4. Rendezvous and collectives over the overlay¶

Distributed training needs a coordination/rendezvous store every worker can reach over the overlay. A subtle trap: PyTorch torchelastic's c10d backend uses rank-0-as-master semantics regardless of the endpoint string, so a single dedicated "rendezvous pod" does not buy elasticity; it is an inert middleman. For a churny, fault-tolerant geo-distributed pool, back rendezvous with etcd (torchelastic's etcd-v2 backend) so workers can join and leave without restarting the world. [PyTorch Elastic]

For the cross-worker collective, NCCL-over-IB is unavailable across an overlay; pin collectives to the WireGuard interface and use the TCP/socket transport (or gloo). For DiLoCo the outer-loop sync is low-frequency, so TCP over the overlay is appropriate; do not place a step-synchronous group here.

# Bind collective transports to the overlay interface (reference).
export GLOO_SOCKET_IFNAME=wg0
export NCCL_SOCKET_IFNAME=wg0
export NCCL_IB_DISABLE=1          # no IB across a WAN overlay; use sockets

5. Operate the mesh¶

Reconcile peers as the fleet changes (controller/DaemonSet writing wg peers from desired state), rotate keys on a schedule, and monitor per-peer handshake age, overlay RTT, and goodput into observability & monitoring. Ensure the underlay firewall permits outbound UDP/51820 from every spoke to the hub; a blocked UDP port is the most common "the mesh won't come up" cause.

6. Reconcile the mesh as CRDs at scale¶

Hand-edited peer lists rot the moment the fleet churns. The production pattern is to make each mesh edge a declarative object (a MeshEdge custom resource naming the node pair, endpoints, and keys) and run a per-node agent (a Kubernetes controller) that watches the edges touching its node and converges the local WireGuard config (wg set peer on add, peer removal on delete) so the kernel state always matches the declared topology. Three disciplines make this reliable:

Active + passive split. One DaemonSet applies peers (the agent); a second probes reachability (sends a UDP packet to each peer's endpoint and records whether it answered). The apply path converges state; the probe path observes it.
Multi-writer status via Server-Side Apply. The agent writes "applied on node A/B"; the probe writes "reachable A→B / B→A". Distinct field managers let both write one object without clobbering, the same SSA discipline a GPU-allocation operator uses.
Canonical pair naming + idempotent apply. Name each edge by its lexicographically-ordered node pair (nodeA--nodeB) so it is created once regardless of which side requests it, and skip wg set when kernel state already matches (distinguish a real change from a no-op) to avoid netlink churn.

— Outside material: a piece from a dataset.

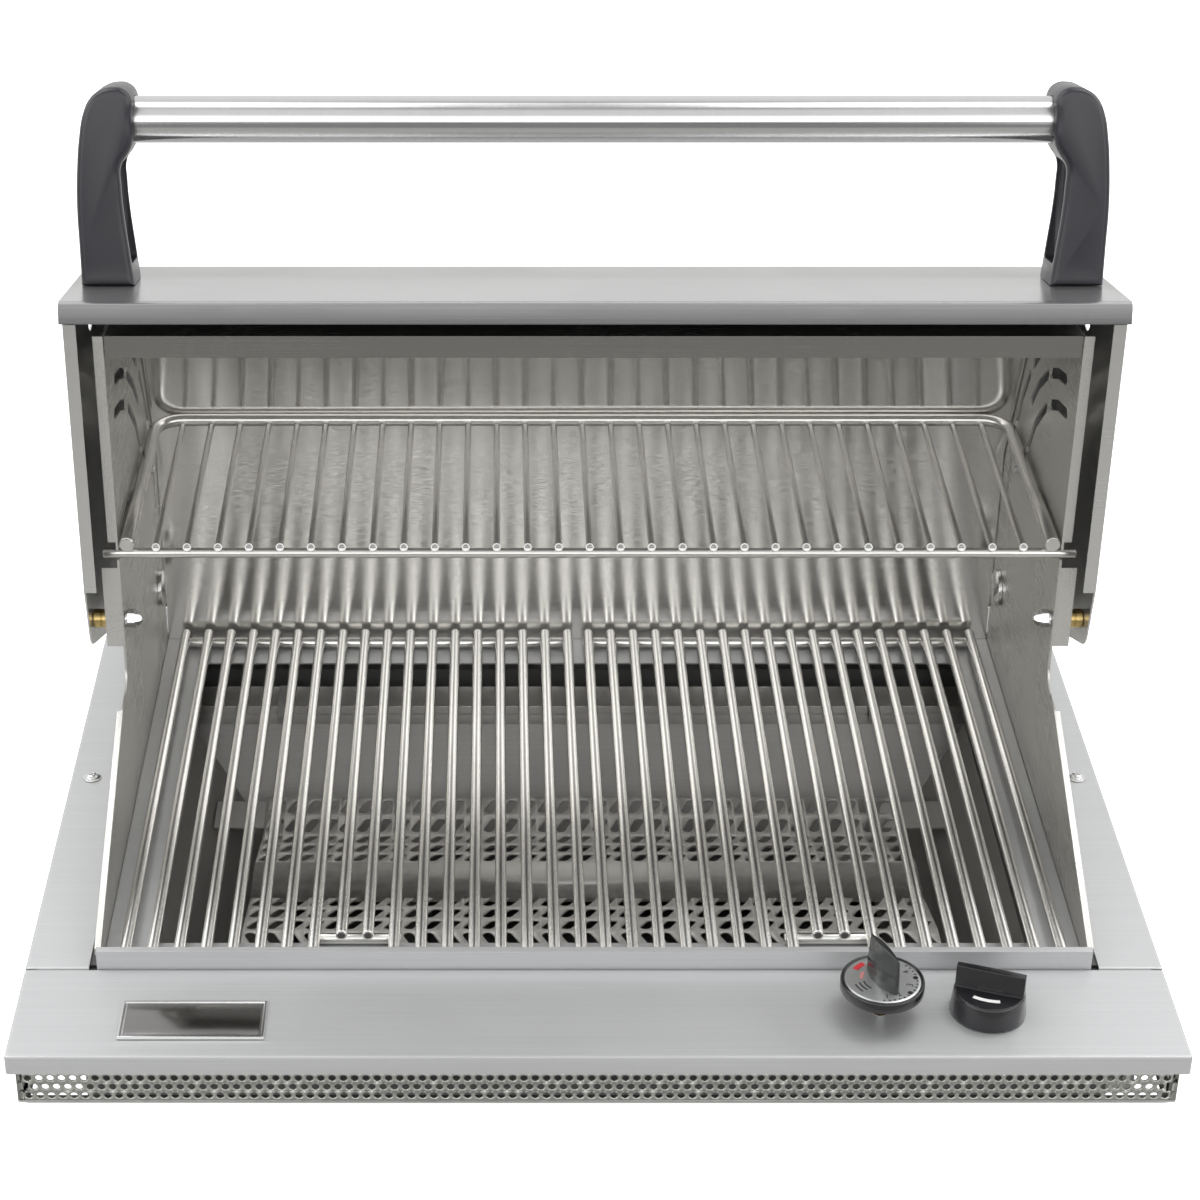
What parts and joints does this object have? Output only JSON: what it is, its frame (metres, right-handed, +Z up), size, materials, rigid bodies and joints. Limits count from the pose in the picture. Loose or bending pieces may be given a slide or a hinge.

Centralize the peer-rendering logic in one pure module shared by both the provisioning-time path (writing /etc/wireguard/wg0.conf when a node is first brought up) and the runtime path (the agent's wg set peer), so the two cannot drift. A stale, agent-failed, or never-converged edge is the signal that a pair has silently fallen back to a hub relay instead of a direct peer; alert on apply error rate and wg set latency.

Failure modes¶

No keepalive behind NAT. Idle UDP mapping reaped → stale hub endpoint → one-way hub→spoke break (control-plane and coordinator traffic fail while the spoke thinks it is fine). Set PersistentKeepalive.
MTU/MSS left at defaults. Small packets pass, large transfers black-hole. Lower tunnel MTU and clamp MSS (§3).
Synchronous collectives on the overlay. Per-step all-reduce over WAN stalls the job; keep step-synchronous training on a real fabric and only low-frequency DiLoCo sync on the overlay.
Single-point rendezvous. A lone TCPStore pod cannot deliver torchelastic elasticity; use an etcd-backed rendezvous for a churny pool (§4).
Peer/key drift. As nodes join and leave, hand-edited peer lists rot; reconcile from desired state.
Hub saturation. In hub-and-spoke, all inter-spoke traffic relays through the hub, and its NIC is the ceiling; consider direct mesh edges or a fatter hub for heavy cross-spoke flows.
Blocked UDP. Provider/underlay firewall drops UDP/51820, so there is no handshake and no overlay.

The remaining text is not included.